The Influence of Material Stiffness
Does the material matter? Absolutely.
If an object is too hard (high Young’s modulus), it won’t deform much upon collision. If it doesn’t deform, the video provides no new information, and the method struggles to see inside. If an object is too soft, it might crumple chaotically, making the optimization difficult.

The results in Figure 11 illustrate this “Goldilocks” principle.
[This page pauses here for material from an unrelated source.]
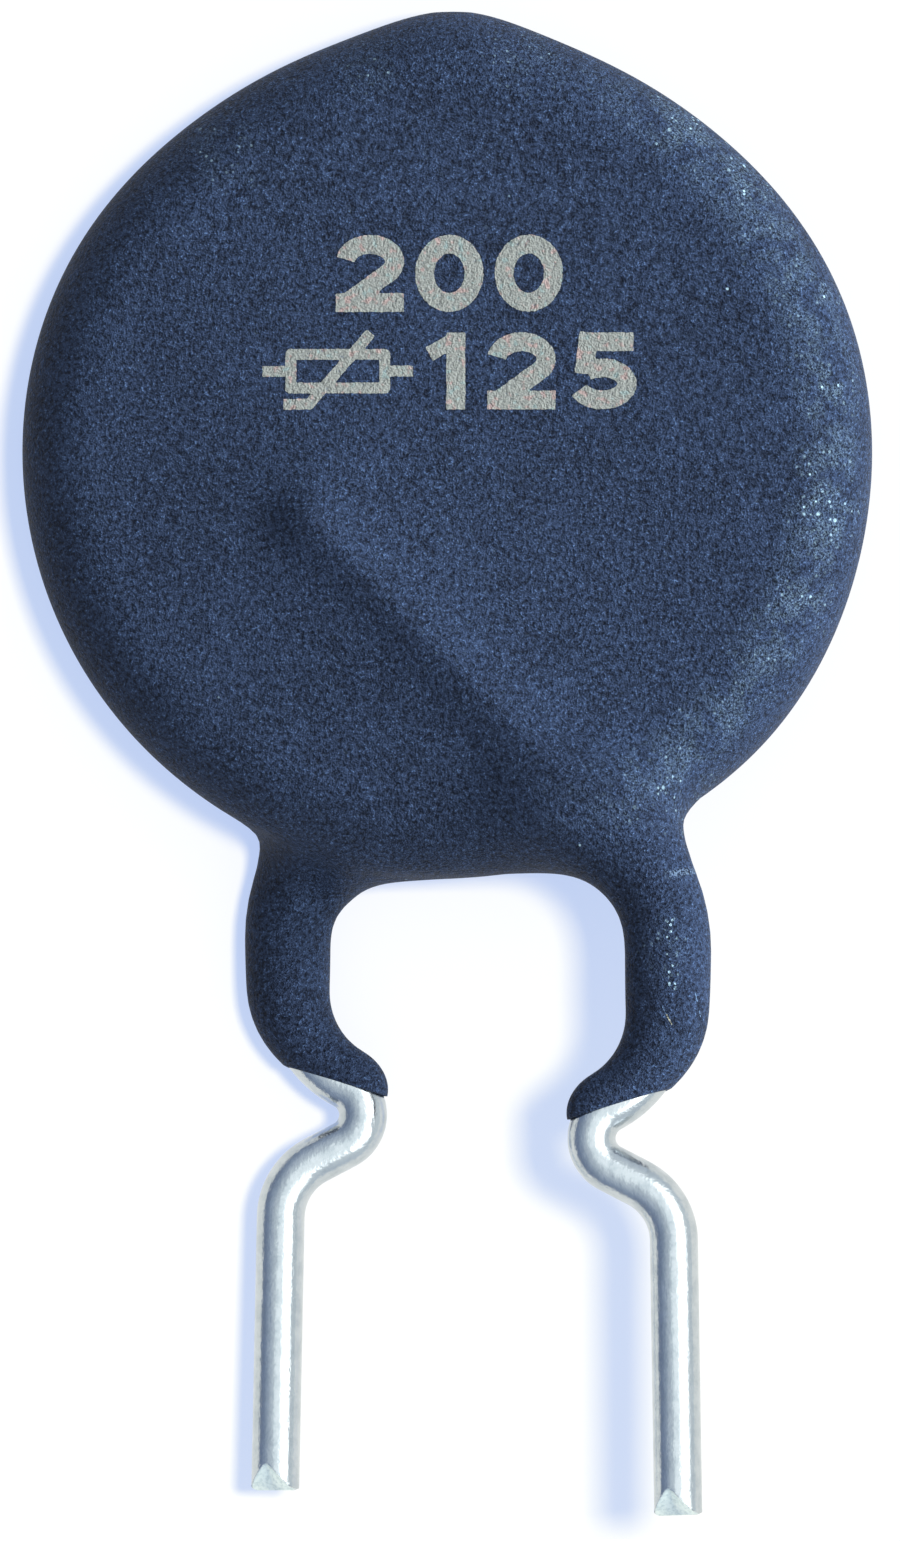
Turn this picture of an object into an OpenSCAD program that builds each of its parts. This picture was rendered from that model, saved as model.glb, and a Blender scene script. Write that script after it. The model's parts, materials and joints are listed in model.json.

The method works best when the object is soft enough to deform noticeably, but stable enough to maintain a coherent shape.
Conclusion
Structure from Collision represents a significant step forward in “physical AI.” It moves beyond simply reconstructing how the world looks to understanding how the world works. By enforcing physical consistency and observing dynamics, SfC-NeRF effectively gives computer vision “X-ray” capabilities for opaque, deformable objects.
While the current work relies on simulation and assumes known material properties (like mass), it opens the door for future systems that could simultaneously estimate an object’s shape, internal structure, and physical properties just by watching it drop. This could be revolutionary for robotics, allowing machines to understand the weight distribution and fragility of objects before they even pick them up.